◆ **SUPPLIED DATA**
--- BEGIN ---
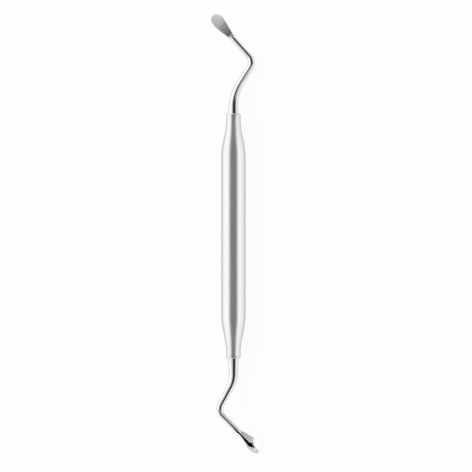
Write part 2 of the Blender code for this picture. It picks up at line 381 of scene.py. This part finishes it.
def ring_stations(path, spoon):
    """Distances along the path where the sections stand, from the tang's end to the tip."""
    total = path_length(path)
    spoon_start = total - spoon.face_start - spoon.face_runout
    heel = total - spoon.bowl_tip_wall - spoon.bowl_length
    widest = total - spoon.widest

    def even(start, end, spacing):
        steps = max(round((end - start) / spacing), 1)
        return [mix(start, end, step / steps) for step in range(steps)]

    stations = [-spoon.tang, spoon.tang_chamfer - spoon.tang, -spoon.tang_chamfer]
    start = 0.0
    for piece, _ in path_pieces(path)[:-1]:
        stations += even(start, start + piece, SHANK_SPACING)
        start += piece
    stations += even(start, spoon_start, SHANK_SPACING)
    stations += even(spoon_start, heel, SPOON_SPACING)
    stations += even(heel, widest, SPOON_SPACING)
    stations += [total - spoon.bowl_tip_wall]
    stations += [
        total - spoon.widest * (1 - cos(pi / 2 * step / TIP_STEPS))
        for step in range(TIP_STEPS, 0, -1)
    ]
    return sorted(stations), total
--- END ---
◆ **WHAT THE TASK REQUIRES**
Your task is to return the full listing exactly as it was given.

◆ **EXERCISE OUTPUT**
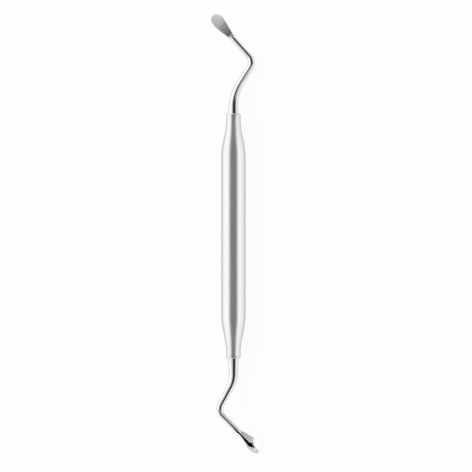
Write part 2 of the Blender code for this picture. It picks up at line 381 of scene.py. This part finishes it.
def ring_stations(path, spoon):
    """Distances along the path where the sections stand, from the tang's end to the tip."""
    total = path_length(path)
    spoon_start = total - spoon.face_start - spoon.face_runout
    heel = total - spoon.bowl_tip_wall - spoon.bowl_length
    widest = total - spoon.widest

    def even(start, end, spacing):
        steps = max(round((end - start) / spacing), 1)
        return [mix(start, end, step / steps) for step in range(steps)]

    stations = [-spoon.tang, spoon.tang_chamfer - spoon.tang, -spoon.tang_chamfer]
    start = 0.0
    for piece, _ in path_pieces(path)[:-1]:
        stations += even(start, start + piece, SHANK_SPACING)
        start += piece
    stations += even(start, spoon_start, SHANK_SPACING)
    stations += even(spoon_start, heel, SPOON_SPACING)
    stations += even(heel, widest, SPOON_SPACING)
    stations += [total - spoon.bowl_tip_wall]
    stations += [
        total - spoon.widest * (1 - cos(pi / 2 * step / TIP_STEPS))
        for step in range(TIP_STEPS, 0, -1)
    ]
    return sorted(stations), total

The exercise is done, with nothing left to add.